Example: Predicting loan defaults using future data about the customer’s financial state, which wouldn't be available when making real predictions. This gives the model an unfair advantage and causes it to fail on new data.

.

#### Q4. How can you prevent data leakage when building a machine learning model?

To prevent data leakage:

- Use only features available at prediction time.
- Split data into train, validation, and test sets before preprocessing.
- For time-series, use time-based splits.
- Apply preprocessing within each cross-validation fold.
- Avoid using features that are correlated with or reveal the target variable.

.

#### Q5. What is a confusion matrix, and what does it tell you about the performance of a classification model?

A confusion matrix is a table used to evaluate the performance of a classification model. It shows how many predictions were correct or incorrect by comparing the predicted labels with the actual labels across different classes.

Key Components:
- True Positives (TP): Correctly predicted positive cases.
- True Negatives (TN): Correctly predicted negative cases.
- False Positives (FP): Incorrectly predicted as positive (Type I error).
- False Negatives (FN): Incorrectly predicted as negative (Type II error).

It Tells us:
- Accuracy: Overall correctness of the model.
- Precision: How many of the predicted positives are actually positive.
- Recall (Sensitivity): How well the model captures all positive cases.
- F1-Score: Harmonic mean of precision and recall, useful when classes are imbalanced.

.

#### Q6. Explain the difference between precision and recall in the context of a confusion matrix.

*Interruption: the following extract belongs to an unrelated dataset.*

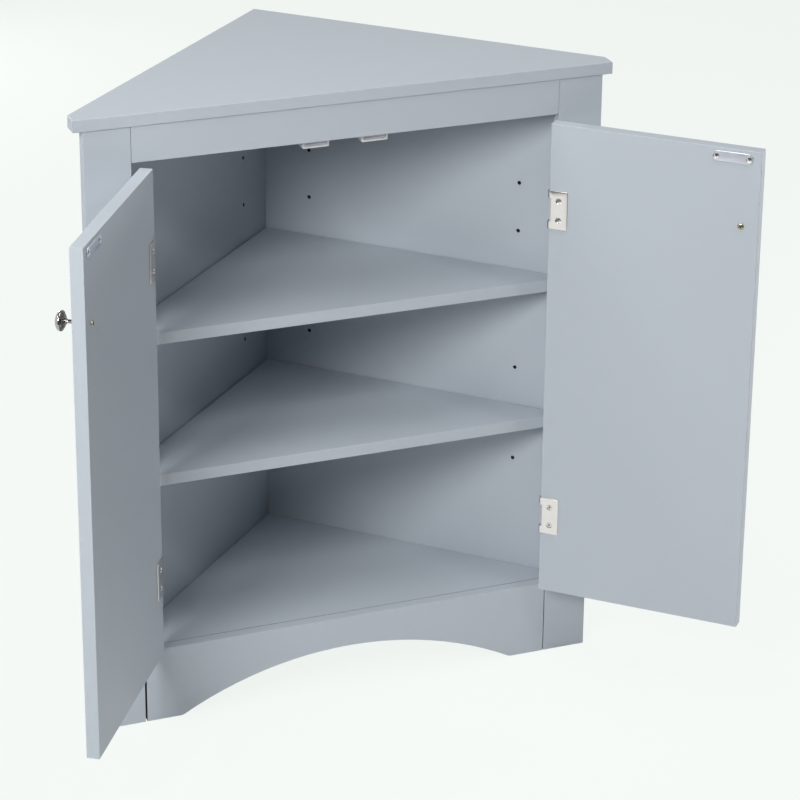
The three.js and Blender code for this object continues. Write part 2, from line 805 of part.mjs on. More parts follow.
// Each door turns in its own group about its hinge axis; its leaves' pins and the leaves on
// the stile stay with the body
for (const [hand, toCentre, angle] of [["left", 1, -leftDoorAngle], ["right", -1, rightDoorAngle]]) {
  const axisX = -toCentre * hingeAxisX;
  const door = new THREE.Group();
  door.position.set(axisX, hingeAxisY, 0);
  door.rotation.z = THREE.MathUtils.degToRad(angle);
  cupboard.add(door);
  const fixed = new THREE.Group();
  fixed.position.set(axisX, hingeAxisY, 0);
  cupboard.add(fixed);

  addPiece(door, `${hand}_door_panel`, doorPanel(toCentre), paint);
  ["upper", "lower"].forEach((level, index) => {
    const height = hingeHeights[index];
    addPiece(door, `${hand}_${level}_door_leaf`, doorLeaf(toCentre, height), nickel);
    addPiece(fixed, `${hand}_${level}_frame_leaf`, frameLeaf(toCentre, height), nickel);
    addPiece(fixed, `${hand}_${level}_hinge_pin`, hingePin(height), nickel);
    leafScrewPlaces(toCentre, height).forEach((place, number) => {
      const screw = countersunkScrew(place, inward, leafThickness);
      addPiece(door, `${hand}_${level}_leaf_screw_${number + 1}`, screw, nickel);
    });
  });
  addPiece(door, `${hand}_strike_plate`, strikePlate(toCentre), nickel);
  strikeScrewPlaces(toCentre).forEach((place, number) => {
    const screw = countersunkScrew(place, inward, strikeThickness);
    addPiece(door, `${hand}_strike_screw_${number + 1}`, screw, nickel);
  });
  addPiece(door, `${hand}_knob`, knob(toCentre), polished);
  addPiece(door, `${hand}_knob_bolt`, knobBolt(toCentre), yellowZinc);
}

export default cupboard;
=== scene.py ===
# Corner cupboard: the finish of its boards and the fine form of its fittings.
import json
import math

import bmesh
import bpy
from mathutils import Matrix, Vector


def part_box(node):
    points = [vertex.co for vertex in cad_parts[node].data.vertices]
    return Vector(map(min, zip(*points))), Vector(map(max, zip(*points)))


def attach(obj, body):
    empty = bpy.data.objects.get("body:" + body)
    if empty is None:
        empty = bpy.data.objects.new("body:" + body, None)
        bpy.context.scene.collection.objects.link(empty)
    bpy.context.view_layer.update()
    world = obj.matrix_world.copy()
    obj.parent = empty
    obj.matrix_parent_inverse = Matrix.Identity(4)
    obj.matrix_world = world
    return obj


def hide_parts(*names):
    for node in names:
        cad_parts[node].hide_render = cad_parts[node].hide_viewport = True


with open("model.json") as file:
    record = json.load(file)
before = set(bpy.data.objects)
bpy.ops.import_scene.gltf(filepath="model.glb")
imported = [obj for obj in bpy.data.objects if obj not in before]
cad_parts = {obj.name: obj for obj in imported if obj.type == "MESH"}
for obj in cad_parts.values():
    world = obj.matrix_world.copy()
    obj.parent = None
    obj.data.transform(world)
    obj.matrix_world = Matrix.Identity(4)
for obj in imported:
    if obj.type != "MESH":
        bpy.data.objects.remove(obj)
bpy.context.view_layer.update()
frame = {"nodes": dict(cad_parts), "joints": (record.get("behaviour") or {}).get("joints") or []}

mm = 0.001


# Camera. It stands to the left of the cupboard and above its top, and looks down into the
# open body through a long lens.
photo_side = 800
focal_length_in_pixels = 3030.3
lens_axis_pixel = (425, 312)
camera_place = (-1185.4 * mm, -3545.4 * mm, 1904.7 * mm)
camera_turn, camera_dip, camera_lean = map(math.radians, (-21.77, 22.05, 0.71))

bpy.ops.object.camera_add(location=camera_place)
camera = bpy.context.object
camera.data.lens = focal_length_in_pixels / photo_side * camera.data.sensor_width
camera.data.shift_x = 0.5 - lens_axis_pixel[0] / photo_side
camera.data.shift_y = lens_axis_pixel[1] / photo_side - 0.5
camera.rotation_euler = (
    Matrix.Rotation(camera_turn, 3, "Z")
    @ Matrix.Rotation(math.pi / 2 - camera_dip, 3, "X")
    @ Matrix.Rotation(camera_lean, 3, "Z")
).to_euler()
bpy.context.scene.camera = camera
bpy.context.scene.view_settings.view_transform = "Standard"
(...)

Precision and recall are two important metrics derived from the confusion matrix that help evaluate the performance of a classification model, particularly in scenarios with imbalanced classes.

Precision:
- Definition: The ratio of true positive predictions to the total predicted positives.

Recall (Sensitivity):
- Definition: The ratio of true positive predictions to the total actual positives.

Precision focuses on the quality of positive predictions, while recall emphasizes capturing all positive instances. In situations where false positives are costly, precision is more important; in cases where missing positives is critical, recall takes precedence.

.

#### Q7. How can you interpret a confusion matrix to determine which types of errors your model is making?

Interpreting a Confusion Matrix for Errors:
- True Positives (TP): Correct positive predictions—indicates good performance on positives.
- True Negatives (TN): Correct negative predictions—shows effectiveness at identifying negatives.
- False Positives (FP): Incorrectly predicted positives—high FP indicates the model misclassifies negatives as positives (Type I error).
- False Negatives (FN): Incorrectly predicted negatives—high FN means the model misses actual positives (Type II error).

Error Analysis:
- High FP, Low FN: Model is too aggressive; improve precision.
- Low FP, High FN: Model is too conservative; enhance recall.
- Balanced TP and TN with low FP and FN: Good overall performance.


.

#### Q8. What are some common metrics that can be derived from a confusion matrix, and how are they calculated?

Accuracy:

Definition: The overall correctness of the model.
Formula:
Accuracy = 𝑇𝑃+𝑇𝑁 / T𝑃+𝑇𝑁+𝐹𝑃+𝐹𝑁
 
Precision:
Definition: The ratio of true positive predictions to total predicted positives.
Formula:

Precision= TP/ TP+FP

Recall (Sensitivity):
Definition: The ratio of true positive predictions to total actual positives.
Formula:

Recall= TP / TP+FN

.

#### Q9. What is the relationship between the accuracy of a model and the values in its confusion matrix?

Accuracy is directly calculated from the values in a confusion matrix. It represents the proportion of correct predictions (both true positives and true negatives) to the total number of predictions made. The formula for accuracy is:

Accuracy=  TP+TN / TP+TN+FP+FN


- Contributors: True Positives (TP) and True Negatives (TN) increase accuracy, while False Positives (FP) and False Negatives (FN) decrease it.
- High Accuracy: Indicates a model performs well overall, with high TP and TN.
- Limitations: Can be misleading in imbalanced datasets, as a model may achieve high accuracy by favoring the majority class.


#### Q10. How can you use a confusion matrix to identify potential biases or limitations in your machine learning model?

- Class Imbalance: High false negatives for the minority class may indicate bias against it.
Error Types:
- High False Positives (FP): Model may be too lenient, favoring the positive class.
- High False Negatives (FN): Model may be too conservative, missing actual positives.
- Specificity vs. Sensitivity: High specificity but low sensitivity suggests bias towards the negative class.
Performance Across Groups: Differences in performance across demographic groups can reveal potential biases.